Abstract

Using a sample of ~100 nearby line-emitting galaxy nuclei, we have built the currently definitive atlas of spectroscopic measurements of H_alpha and neighboring emission lines at subarcsecond scales. We employ these data in a quantitative comparison of the nebular emission in Hubble Space Telescope (HST) and ground-based apertures, which offer an order-of-magnitude difference in contrast, and provide new statistical constraints on the degree to which Transition Objects and low-ionization nuclear emission-line regions (LINERs) are powered by an accreting black hole at <10 pc. We show that while the small-aperture observations clearly resolve the nebular emission, the aperture dependence in the line ratios is generally weak, and this can be explained by gradients in the density of the line-emitting gas: the higher densities in the more nuclear regions potentially flatten the excitation gradients, suppressing the forbidden emission.
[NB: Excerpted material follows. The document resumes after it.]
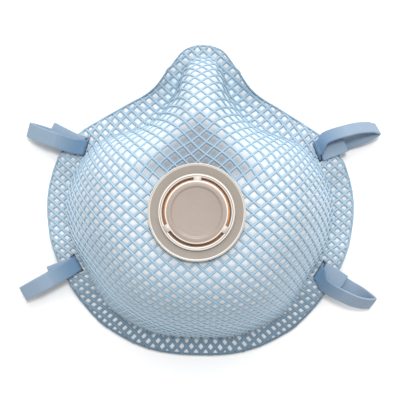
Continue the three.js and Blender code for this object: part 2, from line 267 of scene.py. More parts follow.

The Transition Objects show a threefold increase in the incidence of broad H_alpha emission in the high-resolution data, as well as the strongest density gradients, supporting the composite model for these systems as accreting sources surrounded by star-forming activity. The narrow-line LINERs appear to be the weaker counterparts of the Type 1 LINERs, where the low accretion rates cause the disappearance of the broad-line component. The enhanced sensitivity of the HST observations reveals a 30% increase in the incidence of accretion-powered systems at z~0. A comparison of the strength of the broad-line emission detected at different epochs implies potential broad-line variability on a decade-long timescale, with at least a factor of three in amplitude.